En Japón, durante mucho tiempo, la apariencia arrogante, o astuta, o incomprensible, o irreverente del maestro del templo, incluso su potencia sexual, fueron la medida para valorar, entre nosotros occidentales, su grado de iluminación: «Hace muchos años, personas provenientes de todo el mundo se reencontraron en Kyoto para practicar el budismo. Algunos se dirigieron al templo de la Paz o de la Tranquilidad, desplazándose luego al templo de la Gran Virtud, visitando después el templo del Sutil Conocimiento. Las conversaciones entre nosotros eran: “He estado conversando con el abad del templo de la Completa Nada. ¡Come carne y regaña a los monjes, no puede ser un iluminado! - Te entiendo, también el del templo del Gran Bostezo no es gran cosa. Ha empezado enseguida a hacerme preguntas sin sentido, como: ¿Porqué quieres hacer zazen? ¿Porqué has dejado a Cristo? Ciertamente no es un verdadero Buda. En cambio, el maestro del templo de la Santa Rarefacción, debe de ser verdaderamente un iluminado. Aunque no sabe inglés ha entendido todo lo que le he dicho y me ha ofrecido macha excepcional (te en polvo, usado en la ceremonia del te). Llamábamos a este modo de hacer "saltar entre los templos” ...» ( Daitsu Tom Wright. Comunicación inédita del autor)
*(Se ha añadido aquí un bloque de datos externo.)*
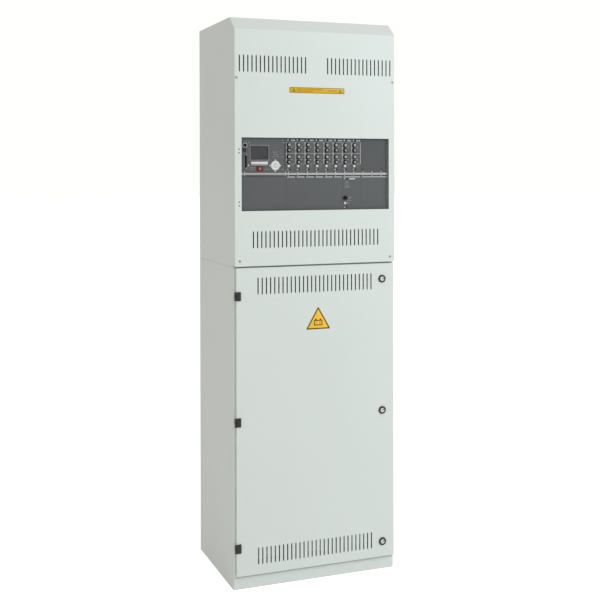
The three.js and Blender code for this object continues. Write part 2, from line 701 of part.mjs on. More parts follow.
function printerConnector() {
  const { width, height, slotWidth, slotHeight } = CONTROL.printer;
  const y0 = PANEL_FACE - 0.8;
  const body = prismY(rectangle(-width / 2, width / 2, -height / 2, height / 2, 1), y0, PANEL_FACE + 16, 1);
  const slot = block(-slotWidth / 2, slotWidth / 2, y0 - 1, PANEL_FACE + 8, -slotHeight / 2, slotHeight / 2);
  return body.subtract(slot);
}

// The sub-rack: side plates, rails above and below the rows, and ears behind the carcass stiles
const RACK = { plateX: 293.5, low: 1358, high: 1652, front: PANEL_BACK + GAP, rear: -44 };

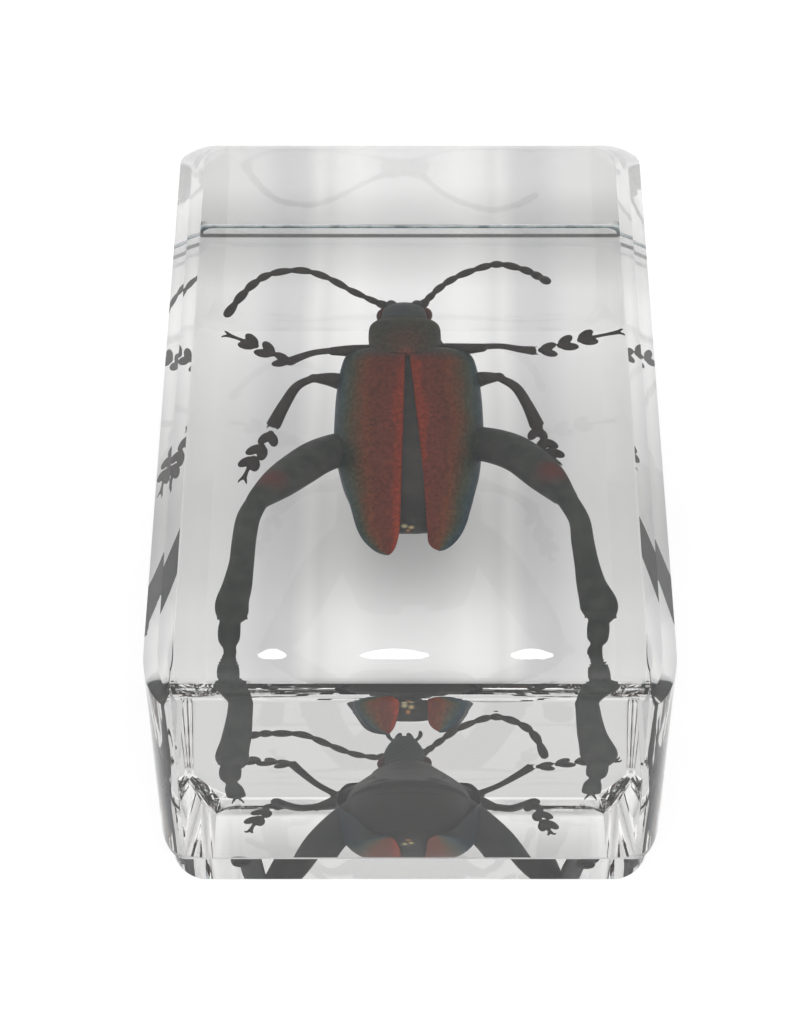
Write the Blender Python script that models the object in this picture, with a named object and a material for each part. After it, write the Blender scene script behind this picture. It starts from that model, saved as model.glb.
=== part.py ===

La época de la que habla el profesor Wright es la de finales de los sesenta, comienzos de los setenta. Desde entonces ha pasado mucho tiempo, pero parece que el budismo occidental sea la zona de este mundo que más necesita el budismo para salir de un malentendido, ahora ya memorable. Tan arraigado que ya no se le reconoce, como quién en sueños teme mirarse al espejo porque esto lo haría desaparecer. Y sin embargo precisamente en este desaparecer, que no es extinguirse, en este ser sin parecer y sin un orden fijo, está la auténtica propuesta de libertad llamada Zen.